Thorn andò alla finestra e le voltò le spalle. Adesso la faccia di Duun era illuminata, e la sua in ombra. — Non prendermi in giro. Non posso… — (Non posso, pesciolino?) Ci fu del silenzio.

— Le trasmissioni giungono a intervalli regolari — disse Duun con voce calma. — Per la maggior parte si ripetono. Cos’è che dicono?

— Te l’ho spiegato cosa dicono.

— M’incoraggi.

— Per cosa? — Thorn guardò la finestra: la vicinanza distruggeva l’illusione, la rendeva solo luce e buio privi di significato. Girò lo sguardo altrove. — È per questo che hanno paura di me?

— Ho preso un alieno. L’ho tenuto fra le braccia, l’ho nutrito, riscaldato… era piccolo, ma sarebbe cresciuto. L’ho portato su una montagna, e ho vissuto da solo con lui. Ho dormito sotto lo stesso tetto, l’ho fatto arrabbiare, l’ho incoraggiato e sollecitato e ho avuto incubi, pesciolino: ho sognato che si rivoltava contro di me. E delle volte, quando lo stringevo, mi veniva la pelle d’oca. Ecco le cose che ho fatto.

(Duun… oh dei, Duun…) Era al di là del dolore.

— … Sono stato più che onesto con lui. Gli ho dato tutto quello che avevo da dare. Ho fatto un passo dopo l’altro. L’ho reso shonun. Gli ho insegnato. Ho discusso con lui. Ho scoperto la sua mente, e pezzo dopo pezzo gli ho dato tutto ciò che sapevo insegnare. Ogni occasione. Sei cresciuto shonun. Nessuno sapeva cosa sarebbe venuto fuori. Quando dissi a Ellud che ti avrei reso hatani, rimase inorridito. Quando il mondo lo seppe… ci fu quasi il panico. Non importa: tu ne rimanesti all’oscuro. Quando ho detto a Ellud che ti avrei portato davanti alla Corporazione… be’, farti hatani era già grave; i loro giudizi erano limitati. Ma farti entrare nella Corporazione! È stato un vero e proprio terremoto. E tu hai vinto. Hai vinto Tangen. Hai fatto tutto, pesciolino.

— Mi ami, Duun?

(Affondo e ritirata). Duun sorrise. C’era tristezza in quel sorriso, e soddisfazione. — Questa è una domanda hatani.

— Fui istruito dal migliore.

(Secondo attacco). La bocca di Duun si strinse dal lato ferito. — Voglio raccontarti una storia, pesciolino.

— È una bella storia?

— È la storia di come ho perso le dita.
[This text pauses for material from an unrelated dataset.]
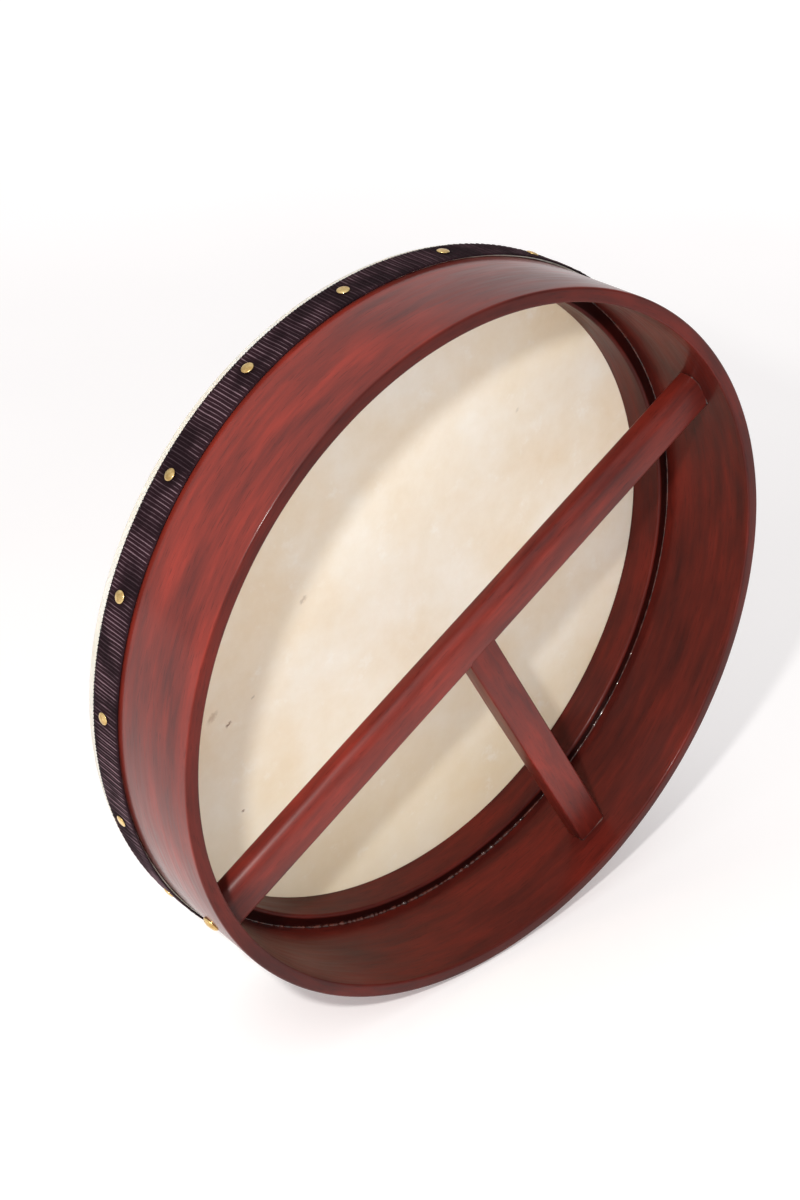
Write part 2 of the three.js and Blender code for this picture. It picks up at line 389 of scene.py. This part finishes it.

Te lo sei sempre chiesto, vero? Nessuno chiede ai propri parenti quelle cose che veramente vuole sapere… dopo che uno è cresciuto. E non si scoprono mai quali sono le domande giuste, fino a quando non sono troppo personali per farle.

— È stata colpa mia?

— Ah. Ho penetrato la tua guardia.

— Raccontami la storia, Duun.

— Eravamo agli inizi… Sono sicuro che Sagot ti ha raccontato quasi tutto: la Corporazione tanun ci portò nello spazio, il primo passo. La luna. Una stazione. Poi arrivarono le compagnie. Avevamo delle basi scientifiche, qua e là: hatani, ghota, tanun… di kosan non molte. Un sacco di gente comune impegnata a fare quello che fa la gente comune… soprattutto i soldi; o studiavano. Il mondo se la cavava abbastanza bene, a quei tempi. Poi apparve una nave. — La faccia di Duun si sollevò leggermente, indicando la finestra, le luci. — Quella là fuori.